Agghiacciante è il finale, ma anche la solitudine dei due amici nel deserto della vita quotidiana. Alcuni gli parlano, senza rendersi conto del fatto che non sentono. Le ragazze non vogliono saperne di loro, salvo qualche volenterosa prostituta. Al tempo stesso, la macchina da presa perlustra le strade del quartiere, il mercato, la fiera, i pub, filma personaggi umili e quotidiani, un’umanità di tipo realistico di cui il cinema inglese aveva da tempo dimenticato l’esistenza: è, appunto, l’annuncio del Free Cinema.

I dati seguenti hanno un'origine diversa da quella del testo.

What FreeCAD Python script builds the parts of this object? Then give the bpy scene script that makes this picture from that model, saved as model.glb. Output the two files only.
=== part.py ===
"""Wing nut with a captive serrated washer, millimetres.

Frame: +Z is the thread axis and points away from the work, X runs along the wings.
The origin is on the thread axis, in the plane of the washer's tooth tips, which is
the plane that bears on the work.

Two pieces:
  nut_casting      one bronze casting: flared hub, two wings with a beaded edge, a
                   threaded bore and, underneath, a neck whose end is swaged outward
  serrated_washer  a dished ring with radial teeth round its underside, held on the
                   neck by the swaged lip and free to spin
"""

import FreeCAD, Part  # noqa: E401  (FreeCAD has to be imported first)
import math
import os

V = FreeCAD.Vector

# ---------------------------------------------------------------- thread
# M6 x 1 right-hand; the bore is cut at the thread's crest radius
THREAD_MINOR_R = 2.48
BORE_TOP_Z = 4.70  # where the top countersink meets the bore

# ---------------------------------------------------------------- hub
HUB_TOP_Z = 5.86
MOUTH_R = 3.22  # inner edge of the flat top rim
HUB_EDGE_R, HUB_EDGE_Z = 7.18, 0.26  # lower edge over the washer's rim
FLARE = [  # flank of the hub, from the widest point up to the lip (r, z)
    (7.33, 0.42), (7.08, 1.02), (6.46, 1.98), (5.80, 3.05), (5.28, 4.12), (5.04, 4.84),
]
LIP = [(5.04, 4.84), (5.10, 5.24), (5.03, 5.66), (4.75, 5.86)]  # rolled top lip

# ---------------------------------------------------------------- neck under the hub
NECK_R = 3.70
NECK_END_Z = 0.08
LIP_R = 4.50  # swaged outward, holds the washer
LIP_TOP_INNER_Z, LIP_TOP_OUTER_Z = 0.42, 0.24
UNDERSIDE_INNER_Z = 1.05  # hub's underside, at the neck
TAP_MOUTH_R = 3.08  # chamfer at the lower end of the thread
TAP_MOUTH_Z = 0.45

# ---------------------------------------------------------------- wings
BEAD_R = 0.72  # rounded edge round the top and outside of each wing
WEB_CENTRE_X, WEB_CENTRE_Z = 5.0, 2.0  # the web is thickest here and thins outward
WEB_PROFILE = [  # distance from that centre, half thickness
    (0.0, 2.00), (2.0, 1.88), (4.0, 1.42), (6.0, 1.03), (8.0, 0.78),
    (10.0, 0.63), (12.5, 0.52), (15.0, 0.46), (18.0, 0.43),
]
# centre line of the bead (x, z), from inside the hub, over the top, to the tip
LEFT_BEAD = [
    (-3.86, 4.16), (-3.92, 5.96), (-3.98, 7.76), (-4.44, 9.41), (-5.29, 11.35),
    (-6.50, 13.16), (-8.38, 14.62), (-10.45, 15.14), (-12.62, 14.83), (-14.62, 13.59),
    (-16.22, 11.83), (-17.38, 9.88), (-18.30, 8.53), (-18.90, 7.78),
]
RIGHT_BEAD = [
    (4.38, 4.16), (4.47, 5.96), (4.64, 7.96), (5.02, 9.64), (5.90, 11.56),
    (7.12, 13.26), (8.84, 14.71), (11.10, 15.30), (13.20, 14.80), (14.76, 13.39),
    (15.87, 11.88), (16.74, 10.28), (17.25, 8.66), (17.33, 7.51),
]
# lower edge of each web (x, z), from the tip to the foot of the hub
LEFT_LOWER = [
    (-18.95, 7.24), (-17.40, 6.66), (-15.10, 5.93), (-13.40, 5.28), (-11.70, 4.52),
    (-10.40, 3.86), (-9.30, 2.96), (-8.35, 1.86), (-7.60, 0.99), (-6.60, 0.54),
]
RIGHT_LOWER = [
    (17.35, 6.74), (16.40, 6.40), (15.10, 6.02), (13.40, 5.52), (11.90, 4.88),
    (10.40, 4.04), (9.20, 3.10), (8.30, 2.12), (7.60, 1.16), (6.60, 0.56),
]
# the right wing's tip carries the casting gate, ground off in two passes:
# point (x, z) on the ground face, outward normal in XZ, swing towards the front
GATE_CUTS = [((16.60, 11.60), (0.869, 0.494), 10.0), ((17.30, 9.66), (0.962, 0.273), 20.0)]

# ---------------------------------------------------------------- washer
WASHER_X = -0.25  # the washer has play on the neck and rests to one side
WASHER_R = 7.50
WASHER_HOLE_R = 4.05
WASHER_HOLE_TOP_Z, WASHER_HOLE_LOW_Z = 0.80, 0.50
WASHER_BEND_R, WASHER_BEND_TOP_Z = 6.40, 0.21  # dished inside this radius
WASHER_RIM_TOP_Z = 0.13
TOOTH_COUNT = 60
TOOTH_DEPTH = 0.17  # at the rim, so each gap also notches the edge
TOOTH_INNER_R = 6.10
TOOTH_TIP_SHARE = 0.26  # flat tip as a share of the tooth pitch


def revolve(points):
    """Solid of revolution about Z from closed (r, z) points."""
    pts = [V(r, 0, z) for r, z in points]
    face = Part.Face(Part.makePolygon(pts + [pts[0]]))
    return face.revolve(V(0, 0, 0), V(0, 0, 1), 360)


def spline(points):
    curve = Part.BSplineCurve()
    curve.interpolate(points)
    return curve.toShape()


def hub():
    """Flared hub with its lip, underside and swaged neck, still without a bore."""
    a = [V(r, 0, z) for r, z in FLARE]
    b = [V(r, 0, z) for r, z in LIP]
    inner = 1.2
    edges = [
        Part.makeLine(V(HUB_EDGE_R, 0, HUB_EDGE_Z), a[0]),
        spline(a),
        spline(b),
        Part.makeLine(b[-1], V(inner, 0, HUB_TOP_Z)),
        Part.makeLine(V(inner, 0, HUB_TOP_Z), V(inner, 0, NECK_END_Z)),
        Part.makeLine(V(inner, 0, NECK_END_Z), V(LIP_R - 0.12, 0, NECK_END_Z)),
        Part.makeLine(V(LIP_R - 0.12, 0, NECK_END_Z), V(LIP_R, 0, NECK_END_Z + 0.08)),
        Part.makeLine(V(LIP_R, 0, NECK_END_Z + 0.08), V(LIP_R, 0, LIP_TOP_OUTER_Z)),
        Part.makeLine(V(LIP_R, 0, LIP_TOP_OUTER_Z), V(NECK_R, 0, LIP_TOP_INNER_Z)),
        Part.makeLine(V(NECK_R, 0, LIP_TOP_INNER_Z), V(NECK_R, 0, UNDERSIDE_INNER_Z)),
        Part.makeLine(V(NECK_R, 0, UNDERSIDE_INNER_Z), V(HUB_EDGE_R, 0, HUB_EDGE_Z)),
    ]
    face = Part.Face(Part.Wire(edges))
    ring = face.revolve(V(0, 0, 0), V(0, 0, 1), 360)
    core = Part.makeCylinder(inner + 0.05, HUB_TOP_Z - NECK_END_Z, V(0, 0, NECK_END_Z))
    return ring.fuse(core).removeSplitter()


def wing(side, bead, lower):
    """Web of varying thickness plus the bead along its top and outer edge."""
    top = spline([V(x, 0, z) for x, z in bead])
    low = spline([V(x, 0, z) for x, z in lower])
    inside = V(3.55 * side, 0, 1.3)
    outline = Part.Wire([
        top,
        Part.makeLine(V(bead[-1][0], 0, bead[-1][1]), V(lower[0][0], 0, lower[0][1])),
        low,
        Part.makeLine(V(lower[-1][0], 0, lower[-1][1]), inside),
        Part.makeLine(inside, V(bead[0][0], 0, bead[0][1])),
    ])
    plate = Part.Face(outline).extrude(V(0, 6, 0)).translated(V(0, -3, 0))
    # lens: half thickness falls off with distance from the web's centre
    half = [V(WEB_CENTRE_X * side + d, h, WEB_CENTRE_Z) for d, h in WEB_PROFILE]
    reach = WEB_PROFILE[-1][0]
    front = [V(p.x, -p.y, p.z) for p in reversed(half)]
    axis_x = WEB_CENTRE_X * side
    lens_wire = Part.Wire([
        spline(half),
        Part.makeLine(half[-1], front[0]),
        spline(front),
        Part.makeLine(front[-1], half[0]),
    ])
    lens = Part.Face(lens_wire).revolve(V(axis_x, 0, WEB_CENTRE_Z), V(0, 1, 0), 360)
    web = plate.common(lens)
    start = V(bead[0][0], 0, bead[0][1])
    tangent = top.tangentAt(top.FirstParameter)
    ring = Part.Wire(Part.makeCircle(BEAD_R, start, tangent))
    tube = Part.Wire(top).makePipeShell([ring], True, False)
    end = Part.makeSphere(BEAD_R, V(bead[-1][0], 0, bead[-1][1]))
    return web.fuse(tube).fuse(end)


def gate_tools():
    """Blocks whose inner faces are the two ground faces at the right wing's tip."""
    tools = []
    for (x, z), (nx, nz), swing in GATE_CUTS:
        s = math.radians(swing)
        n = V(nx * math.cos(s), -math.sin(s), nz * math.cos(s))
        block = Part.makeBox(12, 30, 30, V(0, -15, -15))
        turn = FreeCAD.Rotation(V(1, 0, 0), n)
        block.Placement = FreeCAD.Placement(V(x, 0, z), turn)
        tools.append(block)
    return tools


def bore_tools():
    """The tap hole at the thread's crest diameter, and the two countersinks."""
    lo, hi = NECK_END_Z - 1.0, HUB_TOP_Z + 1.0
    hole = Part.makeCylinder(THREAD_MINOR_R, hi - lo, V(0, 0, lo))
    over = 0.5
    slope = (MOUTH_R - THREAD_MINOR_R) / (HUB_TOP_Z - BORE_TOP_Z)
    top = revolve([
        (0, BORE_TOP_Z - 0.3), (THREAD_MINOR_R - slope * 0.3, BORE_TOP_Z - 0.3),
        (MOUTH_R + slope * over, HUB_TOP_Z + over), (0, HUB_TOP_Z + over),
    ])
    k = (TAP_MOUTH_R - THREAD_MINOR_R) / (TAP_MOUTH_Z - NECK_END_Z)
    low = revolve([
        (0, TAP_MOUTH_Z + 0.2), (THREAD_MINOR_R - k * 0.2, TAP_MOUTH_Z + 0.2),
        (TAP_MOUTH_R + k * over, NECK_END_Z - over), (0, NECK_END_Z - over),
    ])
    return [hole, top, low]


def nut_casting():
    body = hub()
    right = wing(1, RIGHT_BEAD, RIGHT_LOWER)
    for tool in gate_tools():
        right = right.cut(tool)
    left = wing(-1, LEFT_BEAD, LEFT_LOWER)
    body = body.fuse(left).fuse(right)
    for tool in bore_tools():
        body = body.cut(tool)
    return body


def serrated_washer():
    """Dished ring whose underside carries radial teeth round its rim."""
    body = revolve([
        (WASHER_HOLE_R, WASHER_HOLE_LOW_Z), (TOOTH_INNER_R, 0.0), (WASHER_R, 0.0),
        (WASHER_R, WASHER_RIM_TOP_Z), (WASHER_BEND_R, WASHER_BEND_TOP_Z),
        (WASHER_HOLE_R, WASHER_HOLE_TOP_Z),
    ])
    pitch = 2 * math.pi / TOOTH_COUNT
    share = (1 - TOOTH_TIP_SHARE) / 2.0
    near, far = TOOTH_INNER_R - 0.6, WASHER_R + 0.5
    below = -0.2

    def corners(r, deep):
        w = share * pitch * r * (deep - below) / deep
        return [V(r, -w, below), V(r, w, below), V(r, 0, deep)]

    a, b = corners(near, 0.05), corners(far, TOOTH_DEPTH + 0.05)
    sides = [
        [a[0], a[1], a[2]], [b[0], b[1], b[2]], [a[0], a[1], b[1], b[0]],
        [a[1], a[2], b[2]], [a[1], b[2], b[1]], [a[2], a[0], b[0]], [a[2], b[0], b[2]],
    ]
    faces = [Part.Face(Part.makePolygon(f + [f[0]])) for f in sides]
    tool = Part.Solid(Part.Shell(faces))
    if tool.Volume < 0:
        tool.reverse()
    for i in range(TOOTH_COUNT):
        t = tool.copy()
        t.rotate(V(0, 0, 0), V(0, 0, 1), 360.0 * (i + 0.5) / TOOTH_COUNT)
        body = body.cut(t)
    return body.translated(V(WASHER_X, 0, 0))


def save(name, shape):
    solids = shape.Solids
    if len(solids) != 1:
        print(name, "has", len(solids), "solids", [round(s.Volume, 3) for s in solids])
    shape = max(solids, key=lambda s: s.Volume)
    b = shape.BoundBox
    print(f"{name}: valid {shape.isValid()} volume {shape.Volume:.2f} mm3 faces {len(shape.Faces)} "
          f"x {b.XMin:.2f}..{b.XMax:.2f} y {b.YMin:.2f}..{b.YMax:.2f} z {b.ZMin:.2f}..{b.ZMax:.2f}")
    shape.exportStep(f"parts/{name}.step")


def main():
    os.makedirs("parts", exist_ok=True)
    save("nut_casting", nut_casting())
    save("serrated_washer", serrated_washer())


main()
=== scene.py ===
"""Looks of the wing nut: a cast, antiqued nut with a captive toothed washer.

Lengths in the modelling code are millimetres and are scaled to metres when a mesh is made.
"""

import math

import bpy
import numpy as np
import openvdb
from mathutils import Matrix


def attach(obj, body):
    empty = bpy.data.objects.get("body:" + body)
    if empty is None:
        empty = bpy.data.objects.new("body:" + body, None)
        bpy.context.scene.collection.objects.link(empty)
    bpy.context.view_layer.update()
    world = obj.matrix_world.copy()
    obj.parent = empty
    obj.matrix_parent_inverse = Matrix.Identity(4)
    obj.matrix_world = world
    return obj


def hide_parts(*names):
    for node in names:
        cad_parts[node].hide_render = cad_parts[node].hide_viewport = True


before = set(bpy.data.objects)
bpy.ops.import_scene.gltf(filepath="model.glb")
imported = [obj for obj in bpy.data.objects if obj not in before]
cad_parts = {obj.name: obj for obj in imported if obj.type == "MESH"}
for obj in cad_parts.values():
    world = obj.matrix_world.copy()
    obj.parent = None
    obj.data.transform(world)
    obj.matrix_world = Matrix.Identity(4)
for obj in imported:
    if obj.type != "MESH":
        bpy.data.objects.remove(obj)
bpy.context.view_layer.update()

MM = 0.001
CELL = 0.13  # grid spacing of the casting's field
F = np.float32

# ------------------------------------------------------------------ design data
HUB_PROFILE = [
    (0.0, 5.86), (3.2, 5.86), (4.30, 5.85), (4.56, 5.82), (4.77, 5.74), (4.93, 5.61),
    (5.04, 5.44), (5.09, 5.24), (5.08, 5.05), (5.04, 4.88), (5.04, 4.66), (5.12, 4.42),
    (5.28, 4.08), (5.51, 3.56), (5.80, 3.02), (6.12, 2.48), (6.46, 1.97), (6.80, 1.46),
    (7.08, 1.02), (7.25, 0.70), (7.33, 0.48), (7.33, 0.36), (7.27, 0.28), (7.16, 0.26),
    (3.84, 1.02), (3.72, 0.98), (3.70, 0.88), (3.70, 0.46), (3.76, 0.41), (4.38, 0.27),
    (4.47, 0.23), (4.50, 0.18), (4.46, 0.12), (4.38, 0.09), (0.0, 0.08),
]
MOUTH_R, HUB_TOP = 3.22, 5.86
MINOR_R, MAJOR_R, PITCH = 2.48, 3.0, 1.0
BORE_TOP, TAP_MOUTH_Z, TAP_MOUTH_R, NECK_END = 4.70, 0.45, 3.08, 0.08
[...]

Tornata in Italia, Lorenza riesce a pubblicare il suo capolavoro, Il cielo cade, il libro-ossessione, il libro della tragedia il cui ricordo non l’abbandonerà mai. Eppure libro vitale, pieno di un’inesausta gioia di esistere. Aveva girato un breve episodio nel film collettivo Le italiane e l’amore (1961), organizzato da Cesare Zavattini. Anche qui, storie e confidenze di bambini, alle prese con i misteri della sessualità. Qualche altro tentativo, poi la Mazzetti lascia il cinema, si dedica alla narrativa, alla pittura, al teatro di marionette.

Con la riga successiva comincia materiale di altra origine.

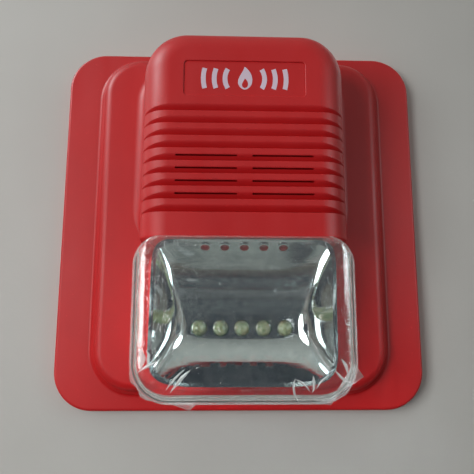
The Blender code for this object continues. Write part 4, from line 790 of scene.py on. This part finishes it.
def squared_oval(half, top, bottom, top_squareness, bottom_squareness, steps=24):
    """Superellipse, anticlockwise from its right side, with its own squareness above and below its middle."""
    middle, reach = (top + bottom) / 2, (top - bottom) / 2
    points = []
    for quadrant in range(4):
        for step in range(steps):
            lean = 2 * step / steps - 1
            turn = (1 + lean * sqrt(abs(lean))) / 2
            across, along = (1 - turn, turn) if quadrant % 2 == 0 else (turn, 1 - turn)
            power = top_squareness if quadrant < 2 else bottom_squareness
            size = (across ** power + along ** power) ** (-1 / power)
            x_side, y_side = (1 if quadrant in (0, 3) else -1), (1 if quadrant < 2 else -1)
            points.append((x_side * half * size * across, middle + y_side * reach * size * along))
    return points


def bowl_loop(share, grow=0.0, drop=0.0):
    """Points round the bowl at a share of the way from its floor to its sloping rim, moved outwards by grow
    and back by drop."""
    top = between(BOWL_FLOOR_TOP, BOWL_RIM_TOP, share) + grow
    bottom = between(BOWL_FLOOR_BOTTOM, BOWL_RIM_BOTTOM, share) - grow
    half_top = between(BOWL_FLOOR_HALF, BOWL_RIM_TOP_HALF, share) + grow
    half_bottom = between(BOWL_FLOOR_HALF, BOWL_RIM_BOTTOM_HALF, share) + grow
    top_squareness = between(BOWL_FLOOR_SQUARENESS, BOWL_TOP_SQUARENESS, share)
    bottom_squareness = between(BOWL_FLOOR_SQUARENESS, BOWL_BOTTOM_SQUARENESS, share)
    loop = []
    for x, y in squared_oval(half_top, top, bottom, top_squareness, bottom_squareness):
        down = (top - y) / (top - bottom)
        rim = between(BOWL_RIM_BOTTOM_Z, BOWL_RIM_TOP_Z, max(0.0, 1 - down) ** BOWL_RIM_DIP)
        rise = (rim - BOWL_FLOOR) * share ** between(BOWL_TOP_POWER, BOWL_BOTTOM_POWER, down)
        x *= between(half_top, half_bottom, down) / half_top
        loop.append((x, min(y, BOWL_TOP_LIMIT), BOWL_FLOOR + rise - drop))
    return loop


def bowl_point(share):
    """Point up the middle of the bowl's top wall."""
    rise = (BOWL_RIM_TOP_Z - BOWL_FLOOR) * share ** BOWL_TOP_POWER
    return Vector((0, between(BOWL_FLOOR_TOP, BOWL_RIM_TOP, share), BOWL_FLOOR + rise))


def reflector():
    """Bowl with two posts behind, five holes for the LEDs and five collared vents in its top wall."""
    shares = [step / 40 for step in range(41)]
    loops = [bowl_loop(0, BOWL_WALL * 0.5, BOWL_WALL)]
    loops += [bowl_loop(share, BOWL_WALL, BOWL_WALL * 0.9) for share in shares[1:]]
    loops.append(bowl_loop(1, BOWL_WALL + BOWL_LIP, BOWL_WALL * 0.5))
    loops.append(bowl_loop(1, BOWL_WALL + BOWL_LIP))
    loops += [bowl_loop(share) for share in reversed(shares)]
    posts, pilots = [], []
    for x in (-LED_SCREW_X, LED_SCREW_X):
        share = (abs(x) - BOWL_FLOOR_HALF) / (BOWL_RIM_TOP_HALF - BOWL_FLOOR_HALF)
        top = BOWL_FLOOR + (BOWL_RIM_BOTTOM_Z - BOWL_FLOOR) * share ** 2 - BOWL_WALL * 0.8
        posts.append(rod(LED_POST_RADIUS, (x, LED_LINE_Y, BOWL_LOW.z), (x, LED_LINE_Y, top)))
        pilots.append(rod(PILOT_RADIUS, (x, LED_LINE_Y, 10 * MM), (x, LED_LINE_Y, top - 1 * MM), 20))
    holes = [rod(LED_RADIUS + GAP, (x, LED_LINE_Y, 15 * MM), (x, LED_LINE_Y, 24 * MM), 40) for x in LED_XS]
    middle = bowl_point(VENT_SHARE)
    slope = (bowl_point(VENT_SHARE + 0.01) - bowl_point(VENT_SHARE - 0.01)).normalized()
    out = Vector((0, -slope.z, slope.y))
    vents, collars = [], []
    for index in (-2, -1, 0, 1, 2):
        centre = middle + Vector((VENT_PITCH * index, 0, 0))
        vents.append(("DIFFERENCE", rod(VENT_RADIUS, centre - out * 3 * MM, centre + out * 3 * MM)))
        collars.append(rod(VENT_RADIUS + VENT_RIM, centre - out * 0.7 * MM, centre + out * 0.45 * MM))
    mesh = combined(skin(loops), ("UNION", merged(posts)), ("UNION", merged(collars)),
                    ("DIFFERENCE", merged(pilots)), ("DIFFERENCE", merged(holes)), *vents)
    piece("reflector_bowl", mesh, "front_unit", CHROME, "chrome_reflector", "reflector")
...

Perché? Soprattutto per insofferenza delle regole commerciali che soffocano il cinema, per la necessità di piegarsi ad esse o comunque di doverne tener conto ogni momento. Da Il cielo cade, nel 2000, i fratelli Andrea e Antonio Frazzi gireranno il film omonimo (ancora qualcosa nel segno dei gemelli!), poi più niente, almeno fino al documentario-omaggio Perché sono un genio! Lorenza Mazzetti (2016) di Steve Della Casa e Francesco Frisari.

Sembra una vecchia regola: il cinema tende a espellere da sé, come corpi estranei, tutti coloro che gli si avvicinano con intenzioni innovative. C’è chi insiste, affascinato comunque dalla magia delle immagini in movimento, incapace di allontanarsene, e c’è chi, come Lorenza Mazzetti, preferisce lasciare, in nome dell’indipendenza e della coerenza. Addio cinema, in fondo non mi meriti! – sarebbe potuto essere il suo motto.

Riferimenti bibliografici
L. Mazzetti, Il cielo cade, Sellerio, Palermo 2002. 
Id., Diario londinese, Sellerio, Palermo 2014.

Lorenza Mazzetti, Firenze 1927 – Roma 2020.